Cezaevlerinde yaşanan ihlalleri değerlendiren Wan TUHAY-DER Eşbaşkanı Çetin Uyar, ‘cezaevindeki baskıların had safhaya ulaştığını’ belirterek, ‘Hak ihlalleri PKK Lideri Abdullah Öcalan’a yönelik tecritten bağımsız olmadığını’ söyledi
İnsan Hakları Derneği (İHD) verilerine göre; 2022 yılında cezaevlerinde en az 83 kişi şüpheli bir şekilde yaşamını yitirdi. Cezaevlerinde sağlığa erişim hakkından aile görüşüne kadar birçok alanda yaşanan hak ihlalleriyle ilgili İHD’ye başvurularda artış yaşanıyor. Cezaevlerindeki hak ihlallerindeki artışı Mezopotamya Ajansı’ndan Berivan Kutlu’ya değerlendiren Wan Tutuklu ve Hükümlü Ailelerle Yardımlaşma ve Dayanışma Derneği (TUHAY-DER) Eşbaşkanı Çetin Uyar, cezaevlerindeki hak ihlallerinin PKK Lideri Abdullah Öcalan’ın üzerindeki tecritten bağımsız olmadığını söyledi.
‘Tecrit kabul edilemez’
Tecridin kabul edilemez olduğunu ifade eden Uyar, bu durumun PKK Lideri Abdullah Öcalan’ın sağlık ve güvenlik koşullarıyla ilgili endişelere neden olduğunu belirtti. Uyar, Adalet Bakanlığı’nın adım atması gerektiğini dile getirerek, “Seçimler sonrasında hem cezaevleri hem de Kürt halkına saldırılar arttı. AKP-MHP faşist hükümeti kendi bekaları için Kürtlere saldırıyor. Bunu hem KDP ve diğer güçlerle birlikte Federe Kurdistan Bölgesi’nde hem de cezaevlerindeki tutuklular üzerinden yapıyor. AKP, köyleri bombalıyor, suikastlar yapıyor ya da cezaevlerindeki çocuklarımız üzerinde baskı kuruyorlar. Cezaevlerindeki baskılar had safhaya ulaştı. Derneğimize bağlı 2 bine yakın tutuklu var, onlardan çok farklı şikayetler alıyoruz. İktidar Türkiye’deki sorunları perdelemek için her alanda Kürt halkına saldırıyor” diye konuştu.
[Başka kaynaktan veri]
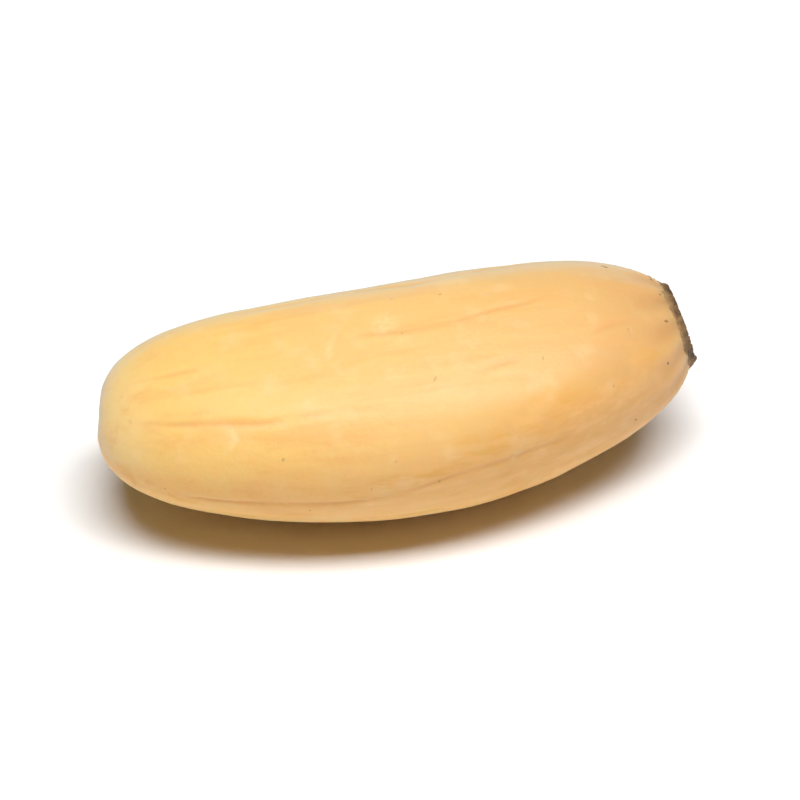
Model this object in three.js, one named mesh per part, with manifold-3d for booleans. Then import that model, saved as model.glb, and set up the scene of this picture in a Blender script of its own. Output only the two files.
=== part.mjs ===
// A shelled pine nut: one ivory kernel, slightly bent, with a small brown cap on its narrow end. It lies on
// its side on a small flat spot. Sizes are in millimetres. +X runs from the blunt end to the capped end, -Y
// is the side that bulges, and +Z is up. The origin is in the middle of the kernel's footprint, on the
// surface that it lies on.

import * as THREE from "three";
import { mergeVertices } from "three/addons/utils/BufferGeometryUtils.js";
import Module from "manifold-3d";

const { degToRad, smoothstep } = THREE.MathUtils;

// Driving dimensions
const LENGTH = 14.1; // from the blunt end to the shoulder of the cap
const WIDTH = 6.25;
const HEIGHT = 5.2;
const WIDEST_SHARE = 0.58; // how far along the length the kernel is thickest

// Each end is half of a superellipse. Powers over 2 make it blunter than an ellipse. The blunt end leans, so
// that its front and underside reach a little further out than its top and back.
const BLUNT_END = { alongPower: 2.25, acrossPower: 2.8, lean: degToRad(7.5), leanEndShare: 0.3 };
const CAPPED_END = { alongPower: 1.9, acrossPower: 2.45 };

// The centreline is a parabola, level at one share of the length and rising towards both ends.
const BEND = { levelShare: 0.43, backwards: 3.15, upwards: 1.7 };

// The cap: a flat end with a raised rim, a dish inside it and a nub in the middle, facing up and back a little.
const CAP = {
  radius: 1.03,
  rimHeight: 0.12,
  rimWidth: 0.2,
  dishDepth: 0.1,
  nubRadius: 0.3,
  nubHeight: 0.2,
  tiltUp: degToRad(14),
  tiltBack: degToRad(4),
  tiltStartShare: 0.78,
};

// Short pleats run back from the cap's rim.
const PLEATS = { count: 12, depth: 0.045, reach: 1.5 };

// Faint lengthwise flats, as waves round the section: how many, how high, where the first crest is, and how
// far the crests turn from end to end. Sides are angles: 0 is the back, 90 the top, 180 the front and 270 the
// underside.
const FLATS = [
  { waves: 3, height: 0.06, crest: degToRad(176), twist: degToRad(-40) },
  { waves: 5, height: 0.035, crest: degToRad(120), twist: degToRad(30) },
];

// Shallow hollows and, with a depth below 0, low ridges. Each is at a share of the length and a side, with
// its half length, half breadth and depth. A ridge over a hollow makes the edge of a flat face that looks down
// and forwards.
const HOLLOWS = [
  { share: 0.74, side: degToRad(196), halfLength: 2.8, halfBreadth: degToRad(24), depth: 0.15 },
  { share: 0.32, side: degToRad(203), halfLength: 3.4, halfBreadth: degToRad(22), depth: 0.1 },
  { share: 0.74, side: degToRad(146), halfLength: 3.0, halfBreadth: degToRad(13), depth: -0.07 },
  { share: 0.36, side: degToRad(160), halfLength: 4.4, halfBreadth: degToRad(13), depth: -0.07 },
  { share: 0.45, side: degToRad(5), halfLength: 3.2, halfBreadth: degToRad(24), depth: 0.12 },
  { share: 0.3, side: degToRad(100), halfLength: 1.9, halfBreadth: degToRad(30), depth: 0.06 },
  { share: 0.64, side: degToRad(320), halfLength: 2.0, halfBreadth: degToRad(26), depth: 0.08 },
];

// How it lies: tipped about Y, then cut flat underneath.
const PITCH = degToRad(-1.7);
const FLAT_DEPTH = 0.1;

// Mesh density
const RINGS_PER_END = 22;
const SIDES = 72;

// The outline from the axis at the blunt end to the shoulder of the cap. Radii are shares of the thickest.
function bodyOutline() {
  const widest = LENGTH * WIDEST_SHARE;
  const outline = [];
  for (let i = 0; i < RINGS_PER_END; i++) {
    const along = Math.cos((i / RINGS_PER_END) * (Math.PI / 2));
    const radius = Math.pow(1 - Math.pow(along, BLUNT_END.alongPower), 1 / BLUNT_END.acrossPower);
    outline.push(new THREE.Vector2(radius, widest * (1 - along)));
  }
  const capShare = CAP.radius / meanRadius;
  const capAlong = Math.pow(1 - Math.pow(capShare, CAPPED_END.acrossPower), 1 / CAPPED_END.alongPower);
  for (let i = 0; i <= RINGS_PER_END; i++) {
    const along = Math.sin((i / RINGS_PER_END) * Math.asin(capAlong));
    const radius = Math.pow(1 - Math.pow(along, CAPPED_END.alongPower), 1 / CAPPED_END.acrossPower);
    outline.push(new THREE.Vector2(radius, widest + ((LENGTH - widest) * along) / capAlong));
  }
  return outline;
}

// The outline of the cap, from its rim inwards to the top of the nub on the axis.
function capOutline() {
  const rimCrest = CAP.radius - CAP.rimWidth / 2;
  const rimInside = CAP.radius - CAP.rimWidth;
  return [
    [rimCrest + CAP.rimWidth / 4, CAP.rimHeight * 0.8],
    [rimCrest, CAP.rimHeight],
    [rimInside, CAP.rimHeight / 2],
    [(rimInside + CAP.nubRadius) / 2, -CAP.dishDepth],
    [CAP.nubRadius, -CAP.dishDepth / 2],
    [CAP.nubRadius / 2, CAP.nubHeight * 0.8],
    [0, CAP.nubHeight],
  ].map(([radius, height]) => new THREE.Vector2(radius / meanRadius, LENGTH + height));
}

const meanRadius = (WIDTH + HEIGHT) / 4;

// The smallest turn from one side to another, from -180 to 180 degrees.
function turnBetween(side, other) {
  return Math.atan2(Math.sin(side - other), Math.cos(side - other));
}

// How far the surface stands out from the plain section, in millimetres.
function relief(along, side) {
  const share = along / LENGTH;
  const flats = FLATS.reduce(
    (sum, { waves, height, crest, twist }) => sum + height * Math.cos(waves * (side - crest - twist * share)),
    0,
  );
  const hollows = HOLLOWS.reduce((sum, { share: middle, side: faced, halfLength, halfBreadth, depth }) => {
    const lengthwise = ((share - middle) * LENGTH) / halfLength;
    const crosswise = turnBetween(side, faced) / halfBreadth;
    return sum + depth * Math.exp(-lengthwise * lengthwise - crosswise * crosswise);
  }, 0);
  const nearCap = smoothstep(along, LENGTH - PLEATS.reach, LENGTH);
  const pleats = PLEATS.depth * nearCap * Math.cos(PLEATS.count * side);
  return flats + pleats - hollows;
}

// A point of the kernel from its place along the axis, its radius as a share of the thickest, and its side.
function surfacePoint(along, radiusShare, side) {
  const share = along / LENGTH;
  const outward = relief(along, side) * radiusShare;
  const across = (radiusShare * WIDTH * 0.5 + outward) * Math.cos(side);
  const up = (radiusShare * HEIGHT * 0.5 + outward) * Math.sin(side);
  const nearBlunt = 1 - smoothstep(share, 0, BLUNT_END.leanEndShare);
  const lean = nearBlunt * (up + across) * Math.tan(BLUNT_END.lean);
  const nearCap = smoothstep(share, CAP.tiltStartShare, 1);
  const tilt = nearCap * (up * Math.tan(CAP.tiltUp) + across * Math.tan(CAP.tiltBack));
  const fromLevel = (share - BEND.levelShare) ** 2;
  return new THREE.Vector3(
    along + lean - tilt,
    across + BEND.backwards * fromLevel,
    up + BEND.upwards * fromLevel,
  );
}

// The whole kernel before its flat spot is cut: a turned outline whose points are moved to their real place.
function kernelGeometry() {
  const geometry = new THREE.LatheGeometry([...bodyOutline(), ...capOutline()], SIDES);
  const position = geometry.getAttribute("position");
  const turned = new THREE.Vector3();
  for (let i = 0; i < position.count; i++) {
    turned.fromBufferAttribute(position, i);
    const side = Math.atan2(turned.z, -turned.x);
    const point = surfacePoint(turned.y, Math.hypot(turned.x, turned.z), side);
    position.setXYZ(i, point.x, point.y, point.z);
  }
  geometry.rotateY(PITCH);
  geometry.computeBoundingBox();
  geometry.translate(0, 0, -geometry.boundingBox.min.z - FLAT_DEPTH);
  return geometry;
}

// A closed solid from a geometry. Shared points are merged, and faces that collapsed at the poles left out.
function solidOf(wasm, geometry) {
  const bare = new THREE.BufferGeometry();
  bare.setAttribute("position", geometry.getAttribute("position"));
  bare.setIndex(geometry.getIndex());
  const merged = mergeVertices(bare, 1e-4);
  const corners = merged.getIndex().array;
  const kept = [];
  for (let i = 0; i < corners.length; i += 3) {
    const [a, b, c] = corners.slice(i, i + 3);
    if (a !== b && b !== c && c !== a) kept.push(a, b, c);
  }
  const vertProperties = new Float32Array(merged.getAttribute("position").array);
  return new wasm.Manifold(new wasm.Mesh({ numProp: 3, vertProperties, triVerts: new Uint32Array(kept) }));
}

function geometryOf(solid) {
  const { vertProperties, triVerts } = solid.getMesh();
  const geometry = new THREE.BufferGeometry();
  geometry.setAttribute("position", new THREE.BufferAttribute(vertProperties, 3));
  geometry.setIndex(new THREE.BufferAttribute(triVerts, 1));
  geometry.computeVertexNormals();
  return geometry;
}

// A block under the surface that the kernel lies on, larger than the kernel all round.
function underground() {
  const size = LENGTH * 2;
  return new THREE.BoxGeometry(size, size, size).translate(LENGTH / 2, 0, -size / 2);
}

const wasm = await Module();
wasm.setup();

const whole = solidOf(wasm, kernelGeometry());
const resting = geometryOf(whole.subtract(solidOf(wasm, underground())));
resting.computeBoundingBox();
const middle = resting.boundingBox.getCenter(new THREE.Vector3());
resting.translate(-middle.x, -middle.y, 0);

const ivory = new THREE.MeshStandardMaterial({ color: 0xf3cd8c, roughness: 0.55, metalness: 0 });
const kernel = new THREE.Mesh(resting, ivory);
kernel.name = "kernel";

const nut = new THREE.Group();
nut.add(kernel);

export default nut;
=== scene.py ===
# A shelled pine nut: one ivory kernel, slightly bent, lying on its side. Its narrow end has a cap, a small
# dished face whose rim still holds a ragged ring of brown seed skin, and scraps of skin cling near it.
# Lengths are in millimetres until a mesh is made, and then in metres. +X runs from the blunt end to the
# capped end, -Y is the side that bulges, and +Z is up. Sides are angles round the section: 0 is the back,
# 90 the top, 180 the front and 270 the underside.

import math

import bpy
import numpy as np
from mathutils import Euler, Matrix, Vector


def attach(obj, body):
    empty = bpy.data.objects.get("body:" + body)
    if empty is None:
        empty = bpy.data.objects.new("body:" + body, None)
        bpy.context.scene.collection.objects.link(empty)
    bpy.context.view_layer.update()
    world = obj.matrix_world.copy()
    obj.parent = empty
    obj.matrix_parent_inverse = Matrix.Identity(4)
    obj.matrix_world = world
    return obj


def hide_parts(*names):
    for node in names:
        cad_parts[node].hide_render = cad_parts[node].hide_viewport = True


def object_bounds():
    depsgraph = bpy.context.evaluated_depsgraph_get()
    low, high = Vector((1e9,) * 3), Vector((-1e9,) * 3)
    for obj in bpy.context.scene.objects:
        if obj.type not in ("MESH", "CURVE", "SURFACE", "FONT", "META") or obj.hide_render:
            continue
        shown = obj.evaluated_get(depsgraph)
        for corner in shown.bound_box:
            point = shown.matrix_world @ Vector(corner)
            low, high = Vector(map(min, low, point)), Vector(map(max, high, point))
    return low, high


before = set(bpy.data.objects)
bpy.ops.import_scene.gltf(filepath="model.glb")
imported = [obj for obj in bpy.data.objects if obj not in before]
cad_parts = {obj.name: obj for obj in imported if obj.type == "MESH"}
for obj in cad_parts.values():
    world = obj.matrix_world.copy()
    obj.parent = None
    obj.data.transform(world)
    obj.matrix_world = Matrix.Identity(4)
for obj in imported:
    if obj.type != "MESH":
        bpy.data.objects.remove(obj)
cad_low, cad_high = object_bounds()

MM = 0.001

# The kernel's own sizes, by the names that the node trees give them
SIZES = {
    "Length": 14.1,
    "Width": 6.25,
    "Height": 5.2,
    "Widest share": 0.58,
    "Blunt end along": 2.25,
    "Blunt end across": 2.8,
    "Blunt end lean": math.radians(7.5),
    "Lean end share": 0.3,
    "Capped end along": 1.9,
    "Capped end across": 2.45,
    "Level share": 0.43,
    "Bend backwards": 3.15,
    "Bend upwards": 1.7,
    "Cap radius": 1.03,
    "Rim height": 0.12,
    "Rim width": 0.2,
    "Dish depth": 0.1,
    "Nub radius": 0.3,
    "Nub height": 0.2,
    "Tilt up": math.radians(14),
    "Tilt back": math.radians(4),
    "Tilt start share": 0.78,
    "Pleat depth": 0.045,
    "Pleat reach": 1.5,
    "Pitch": math.radians(-1.7),
}
PLEATS = 12
FLAT_DEPTH = 0.1

# Waves round the section: how many, how high, the side of the first crest, and how far the crests turn from
# end to end
FLATS = [
    (3, 0.06, math.radians(176), math.radians(-40)),
    (5, 0.035, math.radians(120), math.radians(30)),
]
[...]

‘Görüşe giden ailelere baskı uygulanıyor’
Cezaevlerinde iletişimden yaşam hakkı ihlaline kadar birçok alanda hak ihlallerinin yaşandığını aktaran Uyar, “Eskiden cezaevlerine gıda bile gönderebiliyorduk, kitap, dergi gibi iletişim araçları serbestti. Şu anda kitap, gazete ve sohbet bile yasak halde. Görüşe giden ailelere bile baskı uygulanıyor. Cezaevlerindeki baskılar her gün artıyor ve bu kabul edilemez. Aileler ve tutuklular ince aramaya maruz kalıyor. Cezaevindeki tutuklular aileleriyle telefonda bile rahatça görüşemiyor. Baskılarla tutukluları ve aileleri sindirmeye, bezdirmeye çalışıyorlar, fakat başarılı olamayacaklar” dedi.
‘Tutuklulara pişmanlık dayatılıyor’
Tutukluların tahliyelerini engelleyen İdare ve Gözlem Kurulları’nın kararlarına değinen Uyar, “30 yıldır cezaevinde bulunan tutuklulara ‘pişmanlık’ dayatılıyor. Bu insanlar 30 yıldır mücadele ediyor, neden pişman olsunlar? Bu iradeye sahip insanlar 3 ya da 6 ay erken çıkmak için ‘pişmanım’ diyecek kişiler değildirler. Aileleri de arayarak, ‘çocuklarınızla konuşun, 6 ay erken tahliye olsunlar veya infazları yakılmasın’ dayatmasında bulunuyorlar” diye aktardı.
Şüpheli ölümler
Cezaevlerindeki şüpheli ölümlerin de arttığını belirten Uyar, “Bu ölümlerin tek sorumlusu AKP-MHP hükümeti ve Adalet Bakanlığı’dır. Cezaevlerinde onlarca ‘intihar’ yaşandı. Bunları biz intihar olarak kabul etmiyoruz, hepsi şüphelidir. Tüm ölümlerin tek sorumlusu Adalet Bakanlığı’dır. Ölümlerde cezaevinin, bakanlığın parmağı var. Türkiye’nin her alanında katmerleşen bu sorunların en temel nedeni uygulanan tecrit politikalarıdır. Türkiye’deki tüm bu sorunların çözülmesi için Sayın Öcalan ile konuşulması gerekiyor. Hak ihlalleri Sayın Öcalan’a yönelik tecritten bağımsız değil. Çözümün anahtarı İmralı’dır. Bunun dışındaki hiçbir seçeneği kabul etmiyoruz” diye konuştu.